Your setup might not work as you want it to because NAT typically occurs before PBR, so your ACL HAIRPIN_NAT will not match pre-NAT traffic unless this sequence is configurable. PBR also requires a valid next-hop IP that is not the same as the destination, so setting it to 10.0.0.107 might not be valid. In addition, return traffic to the same interface (hairpin traffic) typically requires explicit support, such as enabling intra-zone traffic with a zone-pair configuration in the Zone-Based Firewall (ZBF). As a workaround, you can use internal DNS to resolve fish.example.com to 10.0.0.107 so that local clients do not require hairpin NAT, or you can use a NAT loopback configuration if your platform supports it. Also, verify and update your ZBF rules to permit intra-zone traffic explicitly.

Shuvodip Roy

Thank you for your answer. In the meantime, i have tested a intra-zone configuration where i allow all traffic that is coming from a zone going back to the same zone, but it was still not working. Probably because, as you wrote, that NAT is done before PBR takes place, therefore never matching an entry in the ACL.

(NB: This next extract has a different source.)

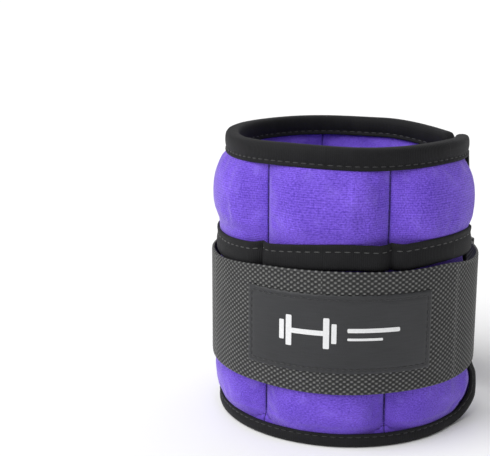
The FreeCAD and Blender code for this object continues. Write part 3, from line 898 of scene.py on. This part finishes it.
def hem_band(name, low, high, seam, nodes):
    """The flap's hem between two angles, pinched at a seam and sunk under the end's tape."""
    length = abs(high - low) * PER_DEGREE * HEM_ARC
    columns = int(length / HEM_STEP)
    rows = len(HEM_SECTION) - 1
    ends_a, ends_e = high == END_A - HEM_INSET, low == END_E + HEM_INSET

    def pinch(angle):
        if seam is None:
            return 0 * angle
        gap = np.abs(angle - seam) * PER_DEGREE * HEM_ARC
        return 1 - crown(gap, 6.5)

    def drop(angle):
        pull = pinch(angle)
        end = 0 * angle
        if ends_a:
            end = ease((angle - high + 9) / 9)
        if ends_e:
            end = ease((low + 9 - angle) / 9)
        return pull, end

    def at(u, v):
        angle = low + (high - low) * u
        radius = np.interp(v * rows, np.arange(rows + 1), HEM_SECTION[:, 0])
        height = np.interp(v * rows, np.arange(rows + 1), HEM_SECTION[:, 1])
        pull, end = drop(angle)
        slack = 0.22 * np.sin(np.radians(angle) * 9 + 0.7)
        height = height + pull * 0.5 + slack * (height < HEM_LOW) - hem_sag(angle)
        return around(angle, radius - 2.6 * pull - 2.9 * end, height)

    piece = cut_cloth(name, columns, rows, at, (length, HEM_WIDE), TAPE)
    close_tube(piece)
    angle = np.linspace(low + (4.0 if ends_e else 0.4), high - (4.0 if ends_a else 0.4), 400)
    pull, end = drop(angle)
    height = HEM_STITCH_Z + pull * 0.5 - hem_sag(angle)
    line = around(angle, 55.02 - 2.6 * pull - 2.9 * end, height)
    row = sew(line, outward_at(angle), 3.5, 2.4, 0.42, 0.36, HEM_THREAD)
    return stands_for(join_into(piece, [row]), "black_edge_tape", *nodes)


for pair, (lower, upper) in PAIRS.items():
    low, high = MIDDLE[lower], MIDDLE[upper]
    nodes = [f"hem_band_{lower}", f"hem_band_{upper}"]
    bend_across(hem_band(f"hem_{pair}", low, high, SEAMS[pair], nodes), pair, 6.0)
for pocket, low, high in (
    ("a", MIDDLE["a"], END_A - HEM_INSET),
    ("e", END_E + HEM_INSET, MIDDLE["e"]),
):
    band = hem_band(f"hem_end_{pocket}", low, high, None, [f"hem_band_{pocket}"])
    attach(band, f"pocket_{pocket}")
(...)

I have read into NAT loopback after you mentioned it. It seems that this is the real hairpin-nat solution, but its a huge PITA to configure and also requires you to packet-switch all the traffic instead of ip ceffing it out the fast way. 

I have read about the DNS solution even before i created this post, but we do not have DNS active on the router at the time. Maybe this is the easiest solution considering all other solutions are so complicated to implement. Thank you for your input.

balaji.bandi
Hall of Fame
Hall of Fame

You can try this method to have the DNS A entry on the local DNS server point to the domain to local IP.